- Extended edition cover
- Directed by: Scott Wheeler
- Written by: Johnny Haug
- Produced by: David Michael Latt; David Rimawi; Paul Bales;
- Starring: Jack Cullison; Phillip Marlett; Joseph Booton; Ramon Camacho; Amy Lindsay; Molinee Green;
- Cinematography: Mark Atkins
- Edited by: Christian McIntire
- Music by: Chris Ridenhour
- Distributed by: The Asylum
- Release date: October 26, 2010;
- Running time: 90 minutes
- Country: United States
- Language: English

= MILF (2010 film) =

2010 sex comedy film directed by Scott Wheeler

MILF is a 2010 sex comedy film by The Asylum. The film aesthetically parodies elements of the American Pie film series and the Revenge of the Nerds series.

== Synopsis ==
After failing romantically with girls their own age, a group of nerdy male college students discover the excitement of hooking up with sexy older women, often referred to as MILFs (mother I'd like to fuck).
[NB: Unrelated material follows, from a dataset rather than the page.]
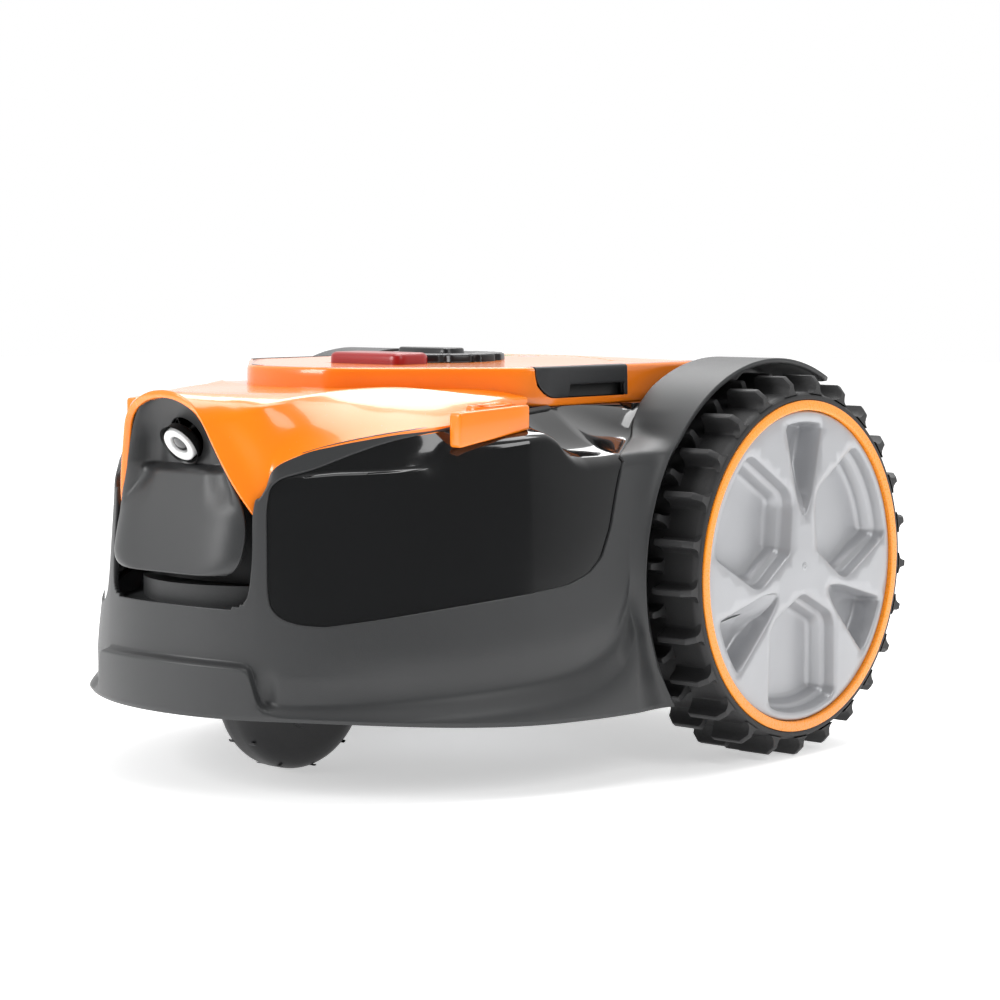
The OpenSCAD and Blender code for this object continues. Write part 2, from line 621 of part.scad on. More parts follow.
module height_knob() {
  color("black") translate([0, knob_y, 0]) difference() {
    union() {
      translate([0, 0, deck_z + 0.3]) difference() {
        union() {
          cylinder(r = knob_d / 2, h = 3.2, $fn = 96);
          translate([0, 0, 3.2]) cylinder(r1 = knob_d / 2, r2 = knob_d / 2 - 1.6, h = 1.6, $fn = 96);
        }
        for (a = [0:45:315]) rotate([0, 0, a + 22.5]) translate([knob_d / 2 + 6, 0, -1]) cylinder(r = 9, h = 10);
      }
      // raised pointer grip
      translate([0, 0, deck_z]) cylinder(r = 10, h = 8);
      translate([-30, -6, deck_z + 1]) cube([30, 12, 7]);
      translate([0, 0, deck_z - 12]) cylinder(r = 9, h = 13);
    }
    translate([0, 0, deck_z - 14]) cylinder(r = 3, h = 10);
  }
}
module height_spindle() {
  color("silver") translate([0, knob_y, 0]) {
    translate([0, 0, spindle_end]) cylinder(r = spindle_r, h = deck_z - 12.3 - spindle_end);
    translate([0, 0, deck_z - 14]) cylinder(r = 3, h = 10);
  }
}

// ---- cutter, drawn at its highest ----

module cutter_cup() {
  color(matte) difference() {
    translate([0, cutter_y, cut_high + 6]) cylinder(r = cup_r, h = cup_h);
    translate([0, cutter_y, cut_high + 9]) cylinder(r = cup_r - 3, h = cup_h - 10);
    translate([0, cutter_y, cut_high]) cylinder(r = 6, h = 20);
    translate([0, knob_y, cut_high + cup_h - 10]) cylinder(r = spindle_r + fit, h = 40);
  }
}
module cutter_motor() {
  color("silver") translate([0, cutter_y, 0]) {
    translate([0, 0, cut_high + 9]) cylinder(r = 27, h = 34);
    translate([0, 0, cut_high + 43]) cylinder(r = 9, h = 4);
  }
}
module cutting_disc() {
  color("silver") translate([0, cutter_y, 0]) difference() {
    union() {
      translate([0, 0, cut_high - 1]) cylinder(r = disc_r, h = 2, $fn = 96);
      translate([0, 0, cut_high]) cylinder(r = 12, h = 5.5);
      translate([0, 0, cut_high]) cylinder(r = 4, h = 8.9);
      translate([0, 0, cut_high - 6]) cylinder(r = 8, h = 5, $fn = 6);
    }
    for (a = [0, 120, 240]) rotate([0, 0, a]) translate([disc_r - 9, 0, cut_high - 5]) cylinder(r = 1.6, h = 10);
    for (a = [60, 180, 300]) rotate([0, 0, a]) translate([32, 0, cut_high - 5]) cylinder(r = 8, h = 10);
  }
}
module blade_screws() {
  color("silver") translate([0, cutter_y, 0]) for (a = [0, 120, 240]) rotate([0, 0, a])
    translate([disc_r - 9, 0, 0]) {
      translate([0, 0, cut_high - 4.6]) cylinder(r = 4, h = 1.6);
      translate([0, 0, cut_high - 3.2]) cylinder(r = 1.6, h = 4.2);
    }
}
module blade(a) {
  color("silver") translate([0, cutter_y, 0]) rotate([0, 0, a]) translate([disc_r - 9, 0, cut_high - 2.8])
    difference() {
      linear_extrude(1) polygon([[-7, -7], [28, -8], [tip_r - disc_r + 9, 0], [28, 8], [-7, 7]]);
      translate([0, 0, -1]) cylinder(r = 1.6 + fit, h = 3);
    }
}
module blade_1() { blade(0); }
module blade_2() { blade(120); }
module blade_3() { blade(240); }

// ---- drive wheels ----

tyre_in_x = wheel_face_x - 1.5 - tyre_w;
bead_r = 92.1;
// one row of lugs round the casing, as a toothed outline
module lug_outline(turn) {
  base = wheel_r - lug_h;
  foot = 3.6;                       // half angle at the foot of a lug
  tip = 1.9;                        // half angle at its tip
  pitch = 360 / lug_n;
  polygon([for (k = [0:lug_n - 1]) let (a = k * pitch + turn)
    each [for (p = [[base, -foot], [wheel_r, -tip], [wheel_r, tip], [base, foot], [base, pitch / 2]])
      p[0] * [cos(a + p[1]), sin(a + p[1])]]]);
}
module tyre() {
  color("black") intersection() {
    difference() {
      union() {
        along_x(tyre_in_x) linear_extrude(tyre_w / 2) lug_outline(-90 + 180 / lug_n);
        along_x(tyre_in_x + tyre_w / 2) linear_extrude(tyre_w / 2) lug_outline(-90);
      }
      along_x(tyre_in_x - 1) cylinder(r = bead_r, h = tyre_w + 2, $fn = 128);
    }
    // lug ends chamfered down to the casing
    along_x(tyre_in_x) rotate_extrude($fn = 128)
      polygon([[90, -1], [wheel_r - lug_h + 0.7, -1], [wheel_r + 0.5, 5], [wheel_r + 0.5, tyre_w - 5],
               [wheel_r - lug_h + 0.7, tyre_w + 1], [90, tyre_w + 1]]);
  }
}
module rim() {
  color(matte) difference() {
    union() {
      along_x(tyre_in_x) difference() {
        cylinder(r = bead_r - 0.05, h = tyre_w - 4, $fn = 128);
        translate([0, 0, -1]) cylinder(r = cap_r + 0.05, h = tyre_w, $fn = 128);
      }
      along_x(tyre_in_x + 20) cylinder(r = bead_r - 2, h = 4, $fn = 128);
      along_x(tyre_in_x - 6) cylinder(r = 16, h = 26);
    }
    along_x(tyre_in_x - 8) cylinder(r = shaft_r + 0.02, h = 60);
  }
}
// pocket outlines of the hubcap: u points along the pocket's middle, grown by d
module wide_pocket(d) {
  r = 85 + d;
  a = 22.8;
  polygon(concat([[15 - 1.2 * d, 0], [30 - d, -31.5 - d]],
    [for (k = [-4:4]) r * [cos(a * k / 4), sin(a * k / 4)]],
    [[30 - d, 31.5 + d]]));
}
module slim_pocket(d) {
  r = 83.5 + d;
  a = 13;
  polygon(concat([[27 - d, -2 - d], [36, -6.5 - d]],
    [for (k = [-3:3]) (r) * [cos(a * k / 3), sin(a * k / 3)]],
    [[36, 6.5 + d], [27 - d, 2 + d]]));
}
module pockets(d, depth) {
  for (k = [0:2]) {
    // the slim pockets are a little deeper
    rotate([0, 0, 120 * k]) translate([0, 0, -depth - 0.8]) linear_extrude(depth + 6) slim_pocket(d);
    rotate([0, 0, 60 + 120 * k]) translate([0, 0, -depth]) linear_extrude(depth + 5) wide_pocket(d);
  }
}
cap_t = 20;
// hubcap axis frame: the first slim pocket points straight up
module on_cap() {
  translate([wheel_face_x - 0.8, axle_y, axle_z]) rotate([0, 90, 0]) rotate([0, 0, 180]) children();
}
module hubcap() {
  color("silver") on_cap() difference() {
    translate([0, 0, -cap_t]) cylinder(r = cap_r - 0.1, h = cap_t, $fn = 128);
    pockets(0, 15);
    difference() {
      translate([0, 0, -cap_t - 1]) cylinder(r = cap_r - 3, h = cap_t - 2);
      pockets(1.7, 17);
      translate([0, 0, -cap_t - 2]) cylinder(r = 13, h = cap_t);
    }
    translate([0, 0, -cap_t - 1]) cylinder(r = shaft_r + 0.02, h = 12);
  }
}
module trim_ring() {
  color("orange") along_x(wheel_face_x - 3) difference() {
    cylinder(r = ring_r, h = 3, $fn = 128);
    translate([0, 0, -1]) cylinder(r = cap_r + 0.1, h = 5, $fn = 128);
    translate([0, 0, -1]) cylinder(r = bead_r, h = 2.5, $fn = 128);
  }
}
module axle() {
  color("silver") along_x(102) cylinder(r = shaft_r, h = wheel_face_x - 10 - 102);
}
module tyre_left() { tyre_cut(); }
module tyre_right() { mirror([1, 0, 0]) tyre_cut(); }
// seat for the trim ring in the tyre's outer face
module tyre_cut() {
  color("black") difference() {
    tyre();
    along_x(wheel_face_x - 3 - 0.05) cylinder(r = ring_r + 0.1, h = 5, $fn = 128);
  }
}
module rim_left() { rim(); }
module rim_right() { mirror([1, 0, 0]) rim(); }
module hubcap_left() { hubcap(); }
module hubcap_right() { mirror([1, 0, 0]) hubcap(); }
module trim_ring_left() { trim_ring(); }
module trim_ring_right() { mirror([1, 0, 0]) trim_ring(); }
module axle_left() { axle(); }
module axle_right() { mirror([1, 0, 0]) axle(); }

// ---- caster ----

fork_t = 4;
fork_in = caster_w / 2 + 1;
module caster_fork() {
  color(matte) difference() {
    union() {
      translate([0, swivel_y, 108 - 1.2]) mirror([0, 0, 1]) cylinder(r = 16, h = 4.5);
      translate([0, swivel_y, 102.5]) cylinder(r = 8, h = 49.5);
      for (m = [0, 1]) mirror([m, 0, 0]) {
        translate([fork_in, swivel_y - 8, 102]) cube([fork_t, 23 + 8, 4.6]);
        hull() {
          translate([fork_in, swivel_y - 6, 100]) cube([fork_t, 28, 6]);
          translate([fork_in, caster_y, caster_r]) rotate([0, 90, 0]) cylinder(r = 9, h = fork_t, $fn = 32);
        }
      }
      translate([-fork_in - fork_t, swivel_y - 8, 102.2]) cube([2 * (fork_in + fork_t), 16, 4.4]);
    }
    translate([-40, caster_y, caster_r]) rotate([0, 90, 0]) cylinder(r = 4.02, h = 80);
  }
}
module caster_tyre() {
  r = caster_r;
  w = caster_w / 2;
  c = 10;
  color("black") translate([0, caster_y, caster_r]) rotate([0, 90, 0]) difference() {
    rotate_extrude($fn = 96) polygon(concat([[26, -w]],
      [for (k = [0:6]) [r - c + c * sin(k * 15), -w + c - c * cos(k * 15)]],
      [for (k = [0:6]) [r - c + c * cos(k * 15), w - c + c * sin(k * 15)]], [[26, w]]));
    // short slots moulded across the tread
    for (k = [0:11]) rotate([0, 0, k * 30]) translate([r - 0.8, -0.9, -6]) cube([5, 1.8, 12]);
  }
}
module caster_hub() {
  w = caster_w / 2;
  color(matte) translate([0, caster_y, caster_r]) rotate([0, 90, 0]) difference() {
    union() {
      translate([0, 0, -w]) cylinder(r = 25.95, h = 2 * w);
      translate([0, 0, -w - 0.7]) cylinder(r = 8, h = 2 * w + 1.4);
    }
    for (k = [0:4]) for (m = [0, 1]) mirror([0, 0, m]) rotate([0, 0, k * 72])
      translate([17, 0, w - 5]) cylinder(r = 5, h = 10);
    translate([0, 0, -30]) cylinder(r = 4 + fit, h = 60);
  }
}
module caster_pin() {
  color("silver") translate([-fork_in - fork_t, caster_y, caster_r]) rotate([0, 90, 0]) {
    cylinder(r = 4, h = 2 * (fork_in + fork_t));
    translate([0, 0, -1.8]) cylinder(r = 6.5, h = 1.8);
    translate([0, 0, 2 * (fork_in + fork_t)]) cylinder(r = 6.5, h = 1.8);
  }
}

skirt();
wheel_arch_left();
wheel_arch_right();
hood();
side_panel_left();
side_panel_right();
snout_face();
camera_module();
camera_ring();
camera_lens();
tail_shell();
chassis();
caster_socket();
battery_pack();
main_board();
gear_motor_left();
gear_motor_right();
blade_guard();
height_guide();
charging_socket();
key_board();
body_screws();
stop_button();
stop_spring();
stop_switch();
key_power();
key_start();
key_home();
battery_lid();
lid_pin();
latch_left();
latch_right();
height_knob();
height_spindle();
cutter_cup();
cutter_motor();
cutting_disc();
blade_screws();
blade_1();
blade_2();
blade_3();
tyre_left();
rim_left();
hubcap_left();
trim_ring_left();
axle_left();
tyre_right();
rim_right();
hubcap_right();
trim_ring_right();
axle_right();
caster_fork();
caster_tyre();
caster_hub();
caster_pin();
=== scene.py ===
import bpy
import bmesh
import json
import math
import numpy as np
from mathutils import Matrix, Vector, geometry


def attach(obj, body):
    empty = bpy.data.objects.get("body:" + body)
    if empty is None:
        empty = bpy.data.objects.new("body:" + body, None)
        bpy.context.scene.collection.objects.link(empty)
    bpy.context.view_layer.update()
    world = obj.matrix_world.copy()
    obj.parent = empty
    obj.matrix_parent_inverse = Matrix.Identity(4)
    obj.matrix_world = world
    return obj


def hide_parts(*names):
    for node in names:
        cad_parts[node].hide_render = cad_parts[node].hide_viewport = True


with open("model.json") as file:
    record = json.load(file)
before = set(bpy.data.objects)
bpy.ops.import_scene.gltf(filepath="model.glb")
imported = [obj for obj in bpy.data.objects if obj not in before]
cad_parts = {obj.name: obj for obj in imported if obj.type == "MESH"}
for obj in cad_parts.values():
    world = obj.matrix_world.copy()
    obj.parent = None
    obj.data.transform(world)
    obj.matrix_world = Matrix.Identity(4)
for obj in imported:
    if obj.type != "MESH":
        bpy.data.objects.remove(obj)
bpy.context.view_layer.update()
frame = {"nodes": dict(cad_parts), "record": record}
MM = 0.001
nodes = frame["nodes"]
scene = bpy.context.scene

# Lengths are in mm until Mesh.make. +x is the mower's left and -y its front.

# ---- helpers


def smooth(keys, x):
    """Monotone cubic through (x, y) pairs."""
    k = np.array(keys, float)
    xs, ys = k[:, 0], k[:, 1:]
    h = np.diff(xs)[:, None]
    d = np.diff(ys, axis=0) / h
    m = np.zeros_like(ys)
    m[0], m[-1] = d[0], d[-1]
    same = d[:-1] * d[1:] > 0
    w1, w2 = 2 * h[1:] + h[:-1], h[1:] + 2 * h[:-1]
    with np.errstate(divide="ignore", invalid="ignore"):
        hm = (w1 + w2) / (w1 / d[:-1] + w2 / d[1:])
    m[1:-1] = np.where(same, hm, 0)
    x = np.clip(np.asarray(x, float), xs[0], xs[-1])
    i = np.clip(np.searchsorted(xs, x, side="right") - 1, 0, len(xs) - 2)
    t = ((x - xs[i]) / h[i, 0])[..., None]
    hh = h[i]
    y = ((1 + 2 * t) * (1 - t) ** 2 * ys[i] + t * (1 - t) ** 2 * hh * m[i]
         + t * t * (3 - 2 * t) * ys[i + 1] + t * t * (t - 1) * hh * m[i + 1])
    return y[..., 0] if ys.shape[1] == 1 else y


def step(a, b, x):
    t = np.clip((x - a) / (b - a), 0, 1)
    return t * t * (3 - 2 * t)


def spline(points, n):
    """Catmull-Rom through points, n samples for each span; works on arrays of points too."""
    p = np.array(points, float)
    ext = np.concatenate([[2 * p[0] - p[1]], p, [2 * p[-1] - p[-2]]])
    out = []
    for i in range(1, len(ext) - 2):
        for k in range(n):
            t = k / n
            a, b, c, d = ext[i - 1], ext[i], ext[i + 1], ext[i + 2]
            out.append(0.5 * (2 * b + (c - a) * t + (2 * a - 5 * b + 4 * c - d) * t ** 2
                              + (3 * b - a - 3 * c + d) * t ** 3))
    out.append(p[-1])
    return np.array(out)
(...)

Lifelong best friends Brandon and Anthony as well as their geek/gamer friends Nate and Ross succeed beyond their wildest dreams as they hook up with lady after lady. However, when Brandon falls for Anthony's sexually active mother, the guys' whole scheme begins to fall apart.

==Reception==
The film received mostly negative reviews. PopMatters ran a mostly supportive review, giving the film six of ten stars. Critic Bill Gibron commented, "MILF may not be the most endemic example of this company's product, but it's still a glorious, goofy guilty pleasure." He also wrote, "It may not be laugh out loud funny, but is constantly keeps you smiling."